The incident brought national attention to the small town of Mosier, Burns said. In particular, it brought attention to the fact that, at the very spot where the crash happened, there had been a plan to add double tracks. This was supposed to serve the vision of the Tesoro Savage Terminal in Vancouver, Wash., which had already been approved by the port. It was set to be the largest crude oil terminal in U.S. history.
“I always joke that we kind of took the hit for the team,” Burns said. “Our story ended up being a major influence in reversing the decisions and stopping this Tesoro Savage Terminal. By getting that stopped, it took a lot of the pressure off of more and more and more of these trains coming.”
This accident was a catalyst for Burns. Because of what happened to Mosier, she was invited to testify and speak about what had happened, to share the dangers of these crude oil unit trains.
Burns said she vowed to go to the things she was invited to, to spread the message of Mosier. She spoke to the Portland Commissioners and the Port Commissioners in Vancouver. She also testified in Salem multiple times.
Burns also became involved with a group called Climate Mayors, which she met with in Chicago and San Francisco at the Global Climate Summit. It was a group that began following then-President Donald Trump’s decision to back out of the Paris Agreement.
“One thing that people realized after our government wasn’t stepping up was that there was a tremendous amount of power at a city level,” she said. “The mayors actually had a lot of power to be able to influence those kinds of decisions.”

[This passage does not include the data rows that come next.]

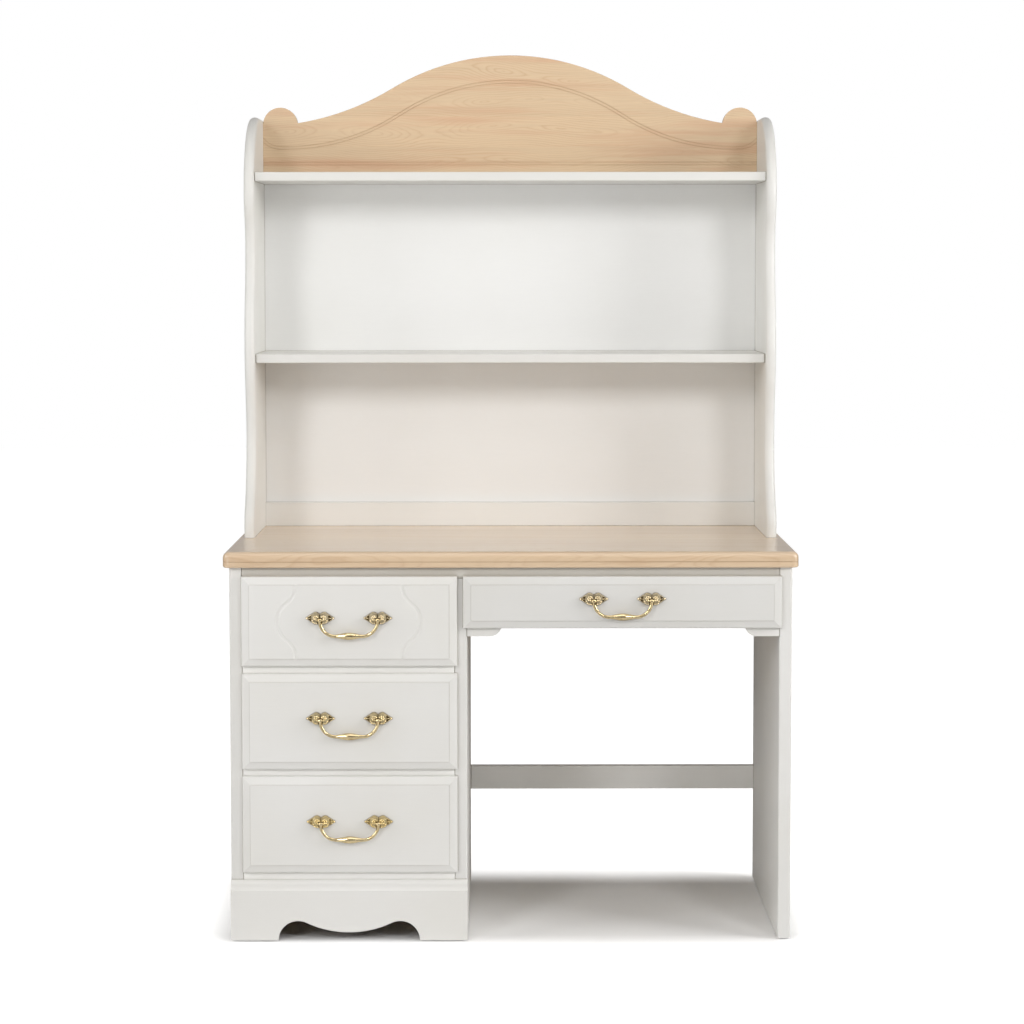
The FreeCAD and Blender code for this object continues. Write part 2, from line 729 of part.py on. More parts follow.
def make_drawer_front(name, front, box_left, box_right, box_low, box_height, serpentine):
    """A solid front: bevelled border, raised field, housings for the sides and bottom."""
    left, width, bottom, height = front
    middle = f"({left} + {width} / 2)"
    body = new_body(f"{name}_front", middle, "0", bottom)
    half = f"({width} / 2)"
    field_half = f"({half} - bevel_width)"
    field_top = f"({height} - bevel_width)"
    slope_top = "(front_thickness - field_step)"
    pad(body, draw(new_sketch(body, "XZ_Plane"), rectangle(f"0 - {half}", "0", half, height)), "front_edge")
    border = body.newObject("PartDesign::AdditiveWedge", "border")
    for prop, text in {
        "Xmin": f"0 - {field_half}", "Xmax": field_half, "Zmin": "bevel_width", "Zmax": field_top,
        "X2min": f"0 - {half}", "X2max": half, "Z2min": "0", "Z2max": height,
        "Ymin": f"0 - {slope_top}", "Ymax": "0 - front_edge",
    }.items():
        bind(border, prop, text)
    field = rectangle(f"0 - {field_half}", "bevel_width", field_half, field_top)
    pad(body, draw(new_sketch(body, "XZ_Plane", slope_top), field), "field_step")
    rim = -value("front_edge")
    fillet(body, lambda edge: along(edge, "y", rim), "front_round")

    housings = new_sketch(body, "XZ_Plane")
    low = f"({box_low} - {bottom})"
    for start in (f"({box_left} - {middle})", f"({box_right} - {middle} - box_board)"):
        draw(housings, rectangle(start, low, f"{start} + box_board", f"{low} + {box_height}"))
    pocket(body, housings, "box_housing", towards_normal=True)
    groove = rectangle(f"{box_left} - {middle} + box_board", f"{low} + bottom_rise",
                       f"{box_right} - {middle} - box_board", f"{low} + bottom_rise + bottom_thickness")
    plough = draw(new_sketch(body, "XZ_Plane"), groove)
    pocket(body, plough, "bottom_groove + groove_end_gap", towards_normal=True)
    holes = new_sketch(body, "XZ_Plane")
    for side in ("-", "+"):
        circle(holes, f"0 {side} pull_spacing / 2", f"{height} / 2 + pull_rise", "screw_hole")
    pocket(body, holes)
    if serpentine:
        rout_serpentines(body, height)
    return body


def rout_serpentines(body, height):
    """Two shallow round-bottomed grooves that bow outwards, one each side of the pull."""
    half = f"({height} / 2 - bevel_width)"
    bow = "(serpentine_belly - serpentine_neck)"
    sweep = f"(({half} ^ 2 + {bow} ^ 2) / (4 * {bow}))"
    waist = f"(serpentine_neck + {bow} / 2)"
    run_out = 6
    path = [
        ("serpentine_neck", f"bevel_width - {run_out}"),
        ("serpentine_neck", "bevel_width", f"0 - {sweep}"),
        (waist, f"bevel_width + {half} / 2", sweep),
        ("serpentine_belly", f"{height} / 2", sweep),
        (waist, f"{height} / 2 + {half} / 2", f"0 - {sweep}"),
        ("serpentine_neck", f"{height} - bevel_width"),
        ("serpentine_neck", f"{height} - bevel_width + {run_out}"),
    ]
    reach = "front_thickness + cutter_radius - cutter_depth"
    spine = draw(new_sketch(body, "XZ_Plane", reach), path, closed=False)
    cutter = new_sketch(body, "XY_Plane", f"bevel_width - {run_out}")
    circle(cutter, "serpentine_neck", f"0 - ({reach})", "cutter_radius")
    DOC.recompute()
    groove = body.newObject("PartDesign::SubtractivePipe", "serpentine")
    groove.Profile = cutter
    groove.Spine = (spine, [])
    DOC.recompute()
    mirror_feature(body, groove)


def mirror_feature(body, feature):
    """Repeat a feature across the body's own YZ plane."""
    both = body.newObject("PartDesign::Mirrored", "both_sides")
    both.Originals = [feature]
    both.MirrorPlane = (origin_plane(body, "YZ_Plane"), [""])
    body.Tip = both


def make_drawer_side(label, x, low, height, right_hand):
    """A drawer side, ploughed outside for its runner and inside for the bottom."""
    body = new_body(label, x, "box_depth", low)
    runner_low = "(runner_rise - runner_gap)"
    runner_high = "(runner_rise + runner_height + runner_gap)"
    outline = [
        ("0", "0"),
        ("box_board", "0"),
        ("box_board", "bottom_rise"),
        ("box_board - bottom_groove - groove_end_gap", "bottom_rise"),
        ("box_board - bottom_groove - groove_end_gap", "bottom_rise + bottom_thickness"),
        ("box_board", "bottom_rise + bottom_thickness"),
        ("box_board", height),
        ("0", height),
        ("0", runner_high),
        ("runner_groove", runner_high),
        ("runner_groove", runner_low),
        ("0", runner_low),
    ]
    if right_hand:
        outline = [(f"box_board - ({u})", v) for u, v in outline]
    pad(body, draw(new_sketch(body, "XZ_Plane"), outline), "box_depth + box_housing")
    return body


def make_drawer(name, front, opening, rise, drop, serpentine=False):
    """One drawer: front, two sides, back, bottom, and its pull."""
    bottom, height = front[2:]
    box_left = f"({opening[0]} + box_gap)"
    box_right = f"({opening[1]} - box_gap)"
    box_low = f"({bottom} + {rise})"
    box_height = f"({height} - {drop})"
    pieces = [
        make_drawer_front(name, front, box_left, box_right, box_low, box_height, serpentine),
        make_drawer_side(f"{name}_left_side", box_left, box_low, box_height, False),
        make_drawer_side(f"{name}_right_side", f"{box_right} - box_board", box_low, box_height, True),
    ]
    floor_top = "(bottom_rise + bottom_thickness)"
    between = f"({box_right} - {box_left} - 2 * box_board)"
    back_at = (f"{box_left} + box_board", "box_depth - box_board", f"{box_low} + {floor_top}")
    pieces.append(box(f"{name}_back", back_at, between, "box_board", f"{box_height} - {floor_top}"))
    bottom_at = (f"{box_left} + box_board - bottom_groove", "0 - bottom_groove", f"{box_low} + bottom_rise")
    pieces.append(box(f"{name}_bottom", bottom_at, f"{between} + 2 * bottom_groove",
                      "box_depth + bottom_groove", "bottom_thickness"))
    return pieces


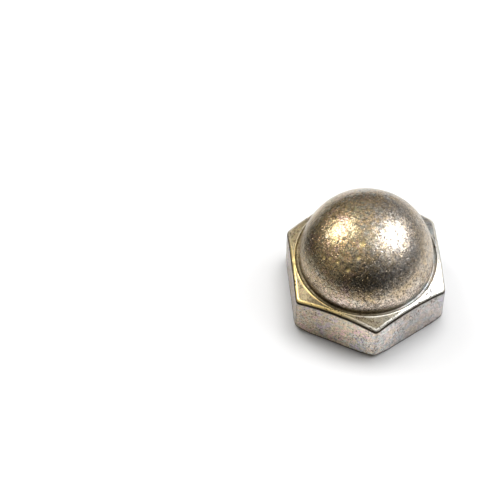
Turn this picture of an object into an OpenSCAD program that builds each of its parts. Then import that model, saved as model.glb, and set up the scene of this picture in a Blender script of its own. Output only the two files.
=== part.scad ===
/* [Hexagon] */
// Width across the flats
across_flats = 17; // [16.2:0.1:22]
// Height of the hexagon at the middle of a flat, from the bearing face
hex_h = 5.9; // [4:0.1:12]
// Radius that rounds each upright corner
corner_r = 0.75; // [0.1:0.05:1.5]

/* [Chamfers] */
// Slope of the top chamfer, from the horizontal
top_slope = 26; // [10:1:45]
// Diameter of the round bearing face underneath
bearing_d = 18.1; // [15:0.1:19]
// Slope of the chamfer round the bearing face, from the horizontal
bearing_slope = 30; // [10:1:45]

/* [Dome] */
// Diameter of the dome and of its short straight neck
dome_d = 15.25; // [13:0.05:16]
// Height of the straight neck above the lip of the groove
neck_h = 0.25; // [0.1:0.05:4]

/* [Groove] */
// Width of the groove between the neck and the top chamfer
groove_w = 0.4; // [0.2:0.05:0.45]
// Depth of the groove, from its lip
groove_depth = 0.3; // [0.1:0.05:1]

/* [Tapped hole] */
// Diameter of the hole as drilled for the thread
bore_d = 8.5; // [6:0.1:9]
// Depth of the full bore, from the bearing face
bore_depth = 9.5; // [5:0.1:10]
// Angle of the drill's point
drill_angle = 118; // [90:1:140]
// Diameter of the countersink at the bearing face
sink_d = 10.8; // [9.2:0.1:14]
// Angle of the countersink
sink_angle = 120; // [90:1:140]

/* [Hidden] */
$fn = 96;
plated_steel = [0.60, 0.56, 0.50];
// How far a cutting tool runs past the face that it opens
run_out = 1;

flats_r = across_flats / 2;
corner_tip_r = flats_r / cos(30);
// How far a corner's rounding stands out of the flats, so that it crosses them instead of grazing them
rounding_proud = 0.01;
corner_centre_r = (flats_r - corner_r + rounding_proud) / cos(30);
corner_reach = corner_centre_r + corner_r;
bearing_r = bearing_d / 2;
dome_r = dome_d / 2;
lip_r = dome_r + groove_w;
lip_z = hex_h + (flats_r - lip_r) * tan(top_slope);
groove_z = lip_z - groove_depth;
dome_z = lip_z + neck_h;
total_h = dome_z + dome_r;
bore_r = bore_d / 2;
drill_point_h = bore_r / tan(drill_angle / 2);
sink_h = (sink_d / 2 - bore_r) / tan(sink_angle / 2);

// What a corner loses to its rounding: a kite between the normals of the two flats, less the round
module corner_waste() {
    reach = corner_r + run_out;
    translate([corner_centre_r, 0])
        difference() {
            polygon([
                [0, 0],
                [reach * cos(30), reach * sin(30)],
                [reach / cos(30), 0],
                [reach * cos(30), -reach * sin(30)]
            ]);
            circle(r = corner_r);
        }
}

// Hexagon with round corners, one of them on the +X axis
module hex_outline() {
    difference() {
        circle(r = corner_tip_r, $fn = 6);
        for (turn = [0 : 60 : 300])
            rotate(turn) corner_waste();
    }
}

// Half section of the turned body: both chamfers, and the groove down from its lip
module body_section() {
    past = corner_reach + run_out;
    polygon([
        [0, 0],
        [bearing_r, 0],
        [past, (past - bearing_r) * tan(bearing_slope)],
        [past, hex_h - (past - flats_r) * tan(top_slope)],
        [lip_r, lip_z],
        [lip_r, groove_z],
        [0, groove_z]
    ]);
}

// Half section of the dome: a quarter disc on the straight neck
module dome_section() {
    translate([0, dome_z])
        intersection() {
            circle(r = dome_r);
            square(dome_r + run_out);
        }
    square([dome_r, dome_z]);
}

// Drilled blind hole with its countersink and the cone of the drill's point
module tapped_hole() {
    rotate_extrude()
        polygon([
            [0, -run_out],
            [sink_d / 2 + run_out * tan(sink_angle / 2), -run_out],
            [bore_r, sink_h],
            [bore_r, bore_depth],
            [0, bore_depth + drill_point_h]
        ]);
}

// The whole nut, resting on its bearing face
module cap_nut() {
    color(plated_steel)
        difference() {
            intersection() {
                rotate_extrude() {
                    body_section();
                    dome_section();
                }
                translate([0, 0, -run_out])
                    linear_extrude(total_h + 2 * run_out) hex_outline();
            }
            tapped_hole();
        }
}

cap_nut();
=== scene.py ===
import math

import bpy
from mathutils import Matrix, Vector


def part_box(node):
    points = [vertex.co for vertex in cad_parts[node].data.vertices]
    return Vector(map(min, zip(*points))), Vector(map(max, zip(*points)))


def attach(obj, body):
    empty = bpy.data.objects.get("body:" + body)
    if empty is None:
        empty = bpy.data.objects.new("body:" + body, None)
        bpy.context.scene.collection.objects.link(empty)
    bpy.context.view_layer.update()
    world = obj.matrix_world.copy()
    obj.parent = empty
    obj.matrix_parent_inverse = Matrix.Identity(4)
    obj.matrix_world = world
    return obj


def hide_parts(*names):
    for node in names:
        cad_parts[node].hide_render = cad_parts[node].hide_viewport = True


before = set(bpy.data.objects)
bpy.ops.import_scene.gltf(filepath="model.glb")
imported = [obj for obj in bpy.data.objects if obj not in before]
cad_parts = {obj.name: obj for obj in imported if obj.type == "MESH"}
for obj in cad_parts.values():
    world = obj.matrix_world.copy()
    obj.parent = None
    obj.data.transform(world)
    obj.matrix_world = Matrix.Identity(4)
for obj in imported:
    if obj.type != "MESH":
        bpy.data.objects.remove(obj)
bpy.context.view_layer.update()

MM = 0.001
WHITE = (1.0, 1.0, 1.0)

# Sizes of the nut: height and width come from the solid, the rest are those of its drawing
_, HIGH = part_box("cap_nut")
TOTAL_HEIGHT = HIGH.z
FLATS_RADIUS = HIGH.y
CORNER_ROUND = 0.75 * MM
DOME_RADIUS = 7.625 * MM
NECK_HEIGHT = 0.25 * MM
GROOVE_WIDTH = 0.4 * MM
GROOVE_DEPTH = 0.3 * MM
TOP_SLOPE = math.tan(math.radians(26))
LIP_RADIUS = DOME_RADIUS + GROOVE_WIDTH
LIP_HEIGHT = TOTAL_HEIGHT - DOME_RADIUS - NECK_HEIGHT
HEX_HEIGHT = LIP_HEIGHT - (FLATS_RADIUS - LIP_RADIUS) * TOP_SLOPE
BEARING_RADIUS = 9.05 * MM
BEARING_SLOPE = math.tan(math.radians(30))
BORE_RADIUS = 4.25 * MM
BORE_DEPTH = 9.5 * MM
DRILL_POINT = BORE_RADIUS / math.tan(math.radians(118 / 2))
SINK_RADIUS = 5.4 * MM
SINK_SLOPE = math.tan(math.radians(120 / 2))

# Forms that only the scene has: the roundings of the edges, and the turns of the thread
EDGE_ROUND = 0.13 * MM
BROW_ROUND = 0.32 * MM
LIP_ROUND = 0.12 * MM
GROOVE_BOWL = 0.12 * MM
SLOPE_SOFTNESS = 0.02 * MM
THREAD_RADIUS = 5.0 * MM
THREAD_PITCH = 1.5 * MM
PITCHES_BELOW_FACE = 1.5
THREAD_END = 8.6 * MM
THREAD_LEAD = 2.2 * MM
THREAD_ROOT_HALF = 0.065
THREAD_CREST_FROM = 0.35
THREAD_SOFTNESS = 0.05 * MM
HOLE_SOFTNESS = 0.03 * MM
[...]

At the group, mayors were able to share resources and ideas with each other, to help fight climate change in their own cities, many of which were huge, major cities.
“My peers were the mayor of San Francisco, the mayor of Los Angeles, the mayor of New York, and I’m the mayor of little, tiny Mosier. But here we are,” she said. “I think Mosier really stepped up and went ‘Okay, how can we be part of the solution?’ And because of the train crash, it kind of put it in our faces a lot more to take that stand.” Burns’ focus on environmentalism didn’t end when the conferences and speeches did. She would come home to Mosier and get back to work.
“Our motto for the town is ‘small enough to make a difference,’” she said. “One of the things I thought when I was in Chicago for the North American Climate Summit was, ‘If Chicago can commit to this” — I mean, how complicated must it be for Los Angeles or Chicago? — “we’ve got to be able to do this a lot easier than they can.’ Even though we don’t have many resources or staff, we don’t have many people either. The problems aren’t as vast.”
Mosier has taken steps to be environmentally friendly and to do its part in combating the climate crisis. They’ve passed an ordinance banning single-use plastics, styrofoam and straws, vowed to change all streetlights to LED bulbs once they go out, and have worked on converting their wastewater treatment plant.
“We were able to get money to transform our wastewater treatment plant into a wetland tertiary treatment, which requires a whole lot less energy, and then there’s no direct outfall into the Columbia River, which not only helps temperature-wise … but it’s good for the soil,” she said.
Following the recent end of her term as mayor, Burns is taking a step back. After 10 years on Mosier City Council — two as council president and eight as mayor — she’s ready to move on to other things, which she can do with confidence, as she said she has complete faith in the council and new mayor Witt Anderson to continue everything they’ve been working on the last 10 years without her.
“I don’t want to be a backseat driver whatsoever,” she said. “I feel like I have passed the baton. And yet, that said, if Witt calls me about anything, of course I’m 1000% there.”